Now, with findings reported today in Clinical Cancer Research, Stanford scientists have moved a big step closer to using CAR-T cells for solid tumors in children. They've shown that a protein called B7-H3 is abundant on many kinds of pediatric cancer cells -- including certain tumors that occur in the brain, nerve cells, bone and muscle -- and that B7-H3 makes a good immunotherapy target. They have successfully engineered CAR-T cells to go after B7-H3 and tested them in mice implanted with human tumors.

In our press release, lead author Robbie Majzner, MD, gives more details:

In mice with osteosarcoma or Ewing sarcoma -- both bone tumors -- B7-H3 CAR-T cells eradicated the tumors.

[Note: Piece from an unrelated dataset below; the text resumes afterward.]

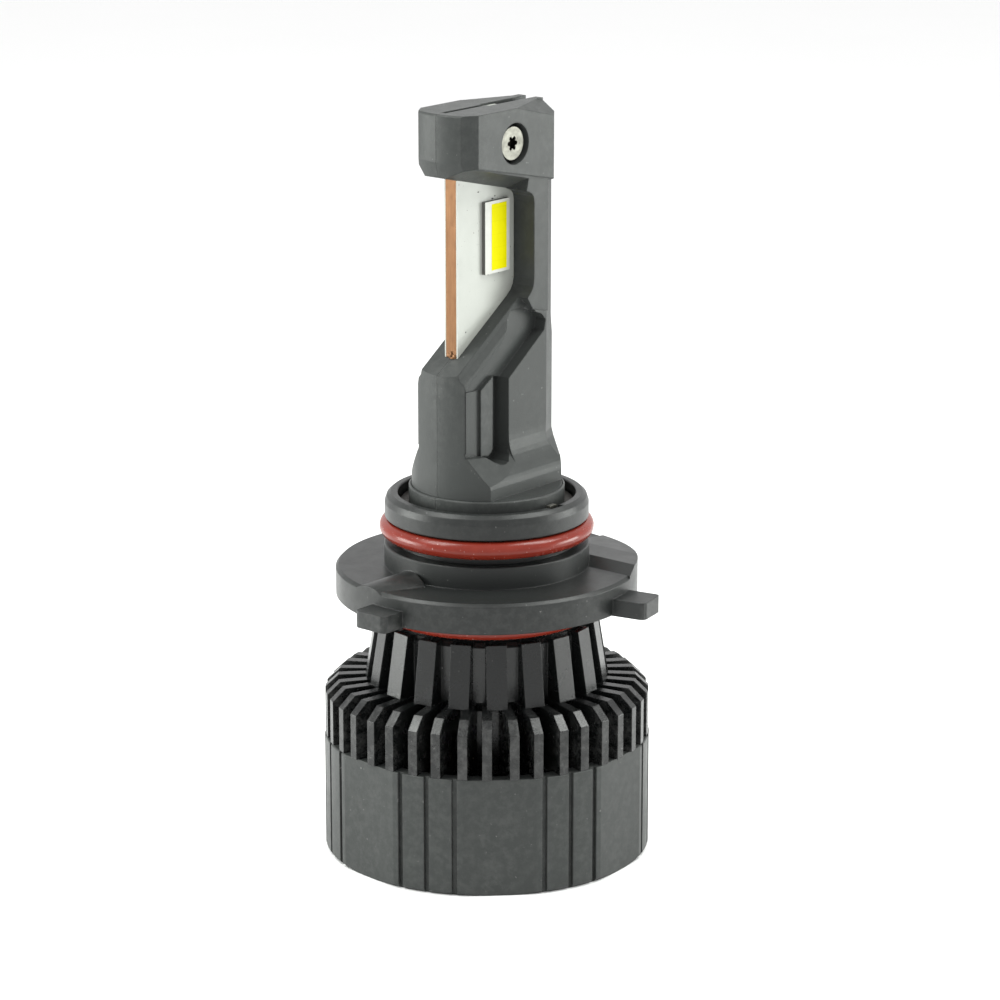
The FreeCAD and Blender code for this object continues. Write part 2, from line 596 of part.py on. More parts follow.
    # room for the plate and, below it, for the leads
    depth = COPPER / 2 + BOARD + SEALED
    plate = polygon_sketch(body, "XZ", rectangle(
        PLATE_LEFT - SEALED, PLATE_RIGHT + SEALED, -9, PLATE_TOP + SEALED))
    pocket(body, plate, depth, reverse=front)
    leads = polygon_sketch(body, "XZ", rectangle(-3.2, 3.2, -9, -2.0))
    pocket(body, leads, 2.6, reverse=front)
    slit = polygon_sketch(body, "XZ", rectangle(-0.35, 9, PLATE_TOP - 1, 50))
    pocket(body, slit, 0.62, reverse=front)
    thin_slit = polygon_sketch(body, "XZ", rectangle(-6.2, -0.35, PLATE_TOP + 1, 50))
    pocket(body, thin_slit, 0.28, reverse=front)
    screw_holes(body, front)


def screw_holes(body, front):
    """Shank hole, and in the front half the recess of the screw's head."""
    hole = new_sketch(body, "XZ")
    add_circle(hole, 0, SCREW_Z, 1.05 if front else 1.0)
    pocket(body, hole, 12 if front else 3.1, reverse=front)
    if front:
        recess = new_sketch(body, "XZ", 2.2)
        add_circle(recess, 0, SCREW_Z, RECESS_R)
        pocket(body, recess, 6, reverse=True)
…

The treated mice lived significantly longer than animals that received a control treatment.

'The tumor just goes away,' Majzner said. 'It's very consistent. It happened in all the mice, and that's exciting.'

A group of mice with osteosarcoma had their initial tumors surgically removed and then received B7-H3 CAR-T cells to test whether the cells could treat cancer cells that had spread to the lungs. Again, the CAR-T cells worked; the treated mice lived significantly longer than those in a control group.

The next research step is human clinical trials. The B7-H3 protein is not found on any healthy tissues in the central nervous system, so Majzner and his colleagues plan to begin the human studies in adults with brain tumors.

One exciting aspect of the work is the fact that the same target is abundant on so many different cancers, Majzner told me. That means that if the clinical trials succeed, a commercially viable treatment is more likely, and, ultimately, more patients could be helped.